Zwei Millionen Ecu (vier Millionen Mark) werden indessen die französische Credit National und die österreichische Invest-Kreditbank in ein gemeinsames Unternehmen mit der Polnischen Entwicklungsbank AG, zur Zeit noch eine hundertprozentige Staatstochter, investieren. Mit eher symbolischen Einlagen beteiligen sich dagegen die Credit Foncier und die Caisse Centrale de Credit Cooperatif an der „Bank für Sozialpolitische und Wirtschaftliche Initiativen“ des ehemaligen polnischen Sozialministers Jacek Kuron, der so über die Förderung des Mittelstandes die Arbeitslosigkeit bekämpfen will. Die Bank wird mehrheitlich vom „Arbeitsfonds“ des Sozialministeriums beherrscht.

Eine der ersten privaten Banken, die sich noch dazu am schnellsten entwickelt hat, ist die „Bank für Wirtschaftliche Initiativen“, abgekürzt BIG AG, die ursprünglich von der Post, der Versicherungsgesellschaft Warta und der Außenhandelszentrale Universal gegründet worden war und sich dann über die Ausgabe von Aktien privatisierte. Inzwischen gelten die Aktien der BIG- Bank als der Renner unter den Wertpapieren, da sie für 1990 die höchste Rendite — weit über der Inflationsrate — abwarfen. Die Bank ist inzwischen zu 87 Prozent privat, was auch damit zusammenhängt, daß sich einer der größten Anteilseigner, die Außenhandelsfirma Universal, inzwischen auf dem gleichen Weg in eine private Aktiengesellschaft verwandelt hat — ebenfalls mit bemerkenswerter Aktienrendite. Beide Firmen, sowohl BIG als auch Universal, sind bisher an der Warschauer Börse nicht notiert.

Von Anfang an als Privatbetrieb gegründet wurde dagegen die Krakauer Prosper Bank. Sie geriet in Polen in die Schlagzeilen, weil sie Aktien mit ordentlichem Aufschlag ans Publikum verkauft hatte, den Stammaktionären aber Vorkaufsrechte nur Nennwert und gleichzeitige Privilegierung mit mehrfachem Stimmrecht einräumte, eine inzwischen gängige Praxis der neuen Bankengründer. Die Prosper Bank vergab 55 Prozent ihres Stammkapitals ans Publikum, das dafür aber in der Hauptversammlung nur über 20 Prozent der Stimmen verfügen wird.
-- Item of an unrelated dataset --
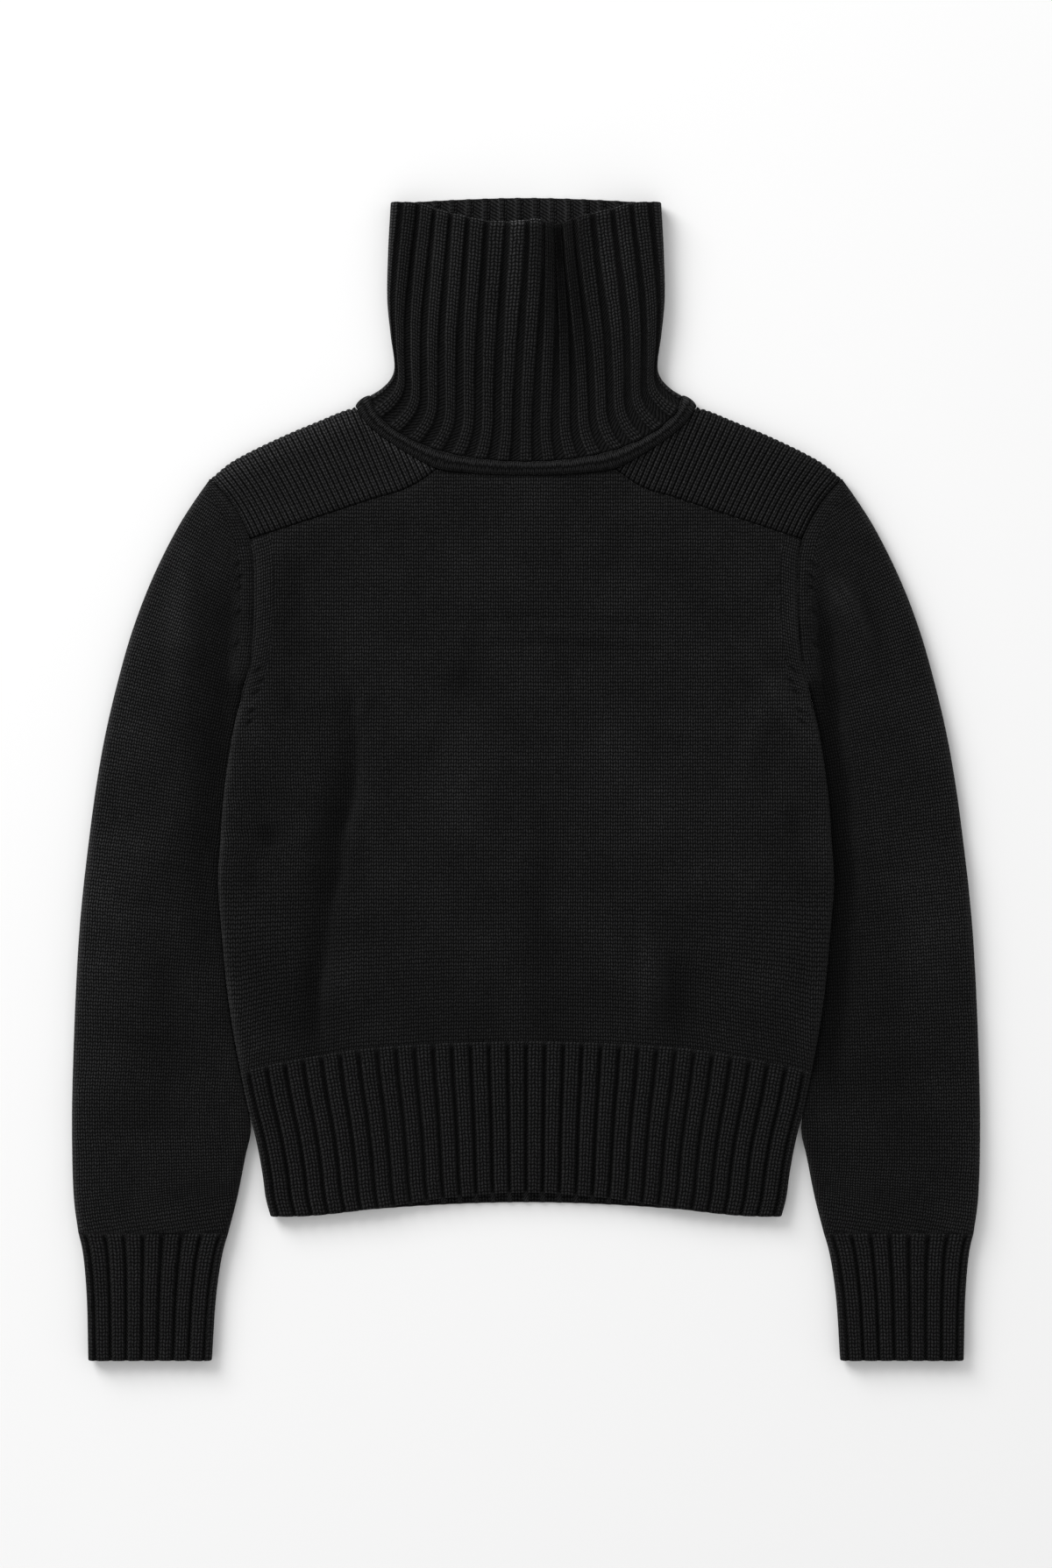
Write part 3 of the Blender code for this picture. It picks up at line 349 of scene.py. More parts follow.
def part_of(path, start, end, steps=120):
    return from_points(path.at(np.linspace(start, end, steps + 1)))


def whole(rows):
    """A right-hand half that starts on the middle line, with its mirror image before it."""
    return tuple((-x, y) for x, y in reversed(rows)) + tuple(rows[1:])


def coons(bottom, top, left, right):
    """The plan patch between four edges: bottom and top run left to right, the sides upwards."""
    low_left, low_right = bottom.at(0.0), bottom.at(1.0)
    high_left, high_right = top.at(0.0), top.at(1.0)

    def place(u, v):
        across = (1 - v)[..., None] * bottom.at(u) + v[..., None] * top.at(u)
        along = (1 - u)[..., None] * left.at(v) + u[..., None] * right.at(v)
        low = (1 - u)[..., None] * low_left + u[..., None] * low_right
        high = (1 - u)[..., None] * high_left + u[..., None] * high_right
        return across + along - (1 - v)[..., None] * low - v[..., None] * high

    return place


def smooth_step(value, low, high):
    share = np.clip((value - low) / (high - low), 0.0, 1.0)
    return share * share * (3 - 2 * share)


def nearness(distance, reach):
    return np.exp(-(distance / reach) ** 2)


# ---------------------------------------------------------------- folds
def relief(folds, x, y):
    """Height of all folds at the points x, y."""
    height = np.zeros(np.broadcast(x, y).shape)
    for line, left, right, depth in folds:
        away, side, share = off_line(np.array(line, float), x, y)
        width = np.where(side > 0, left, right)
        height += depth * nearness(away, width) * (0.2 + 0.8 * np.sin(np.pi * share) ** 0.6)
    return height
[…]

Auch andere Banken wollen auf diese Weise zwar ihr Risiko, nicht aber unbedingt ihre Hauptversammlung privatisieren. Fast immer gibt es bei Kapitalerhöhungen privilegierte Bezugsrecht für Altaktionäre, ausgegeben wird im Grunde eine Art Genußschein, ohne daß das aus den Prospekten immer hervorgeht. Die Empörung der Presse ist dann meist groß, da Genußscheine in Polen praktisch unbekannt sind und auch im Aktienrecht eigentlich nicht vorkommen. Privilegierte Aktien für die Gründer hat sich daher auch die Kattowitzer Kredithandelsbank AG vorbehalten, eine Privatbank, die sich auf die Beteiligung an Verlagen spezialisiert hat.

Der neue Vorsitzende der Nationalbank, Daniel Wojtowicz, hat inzwischen die Novellierung des polnischen Bankenrechts angekündigt. Wojtowicz will damit die Gesetzeslage an die Entwicklung auf dem Bankensektor anpassen. Künftig können polnische Devisenbanken dann auch leichter ausländische Wertpapiere erwerben, was zur Zeit nur per Ausnahmegenehmigung möglich ist; der bisherige Bankenrat wird zugunsten einer effektiven Bankenaufsicht abgeschafft. Die Buchführungsvorschriften sollen dann auch europäischen Maßstäben angeglichen werden.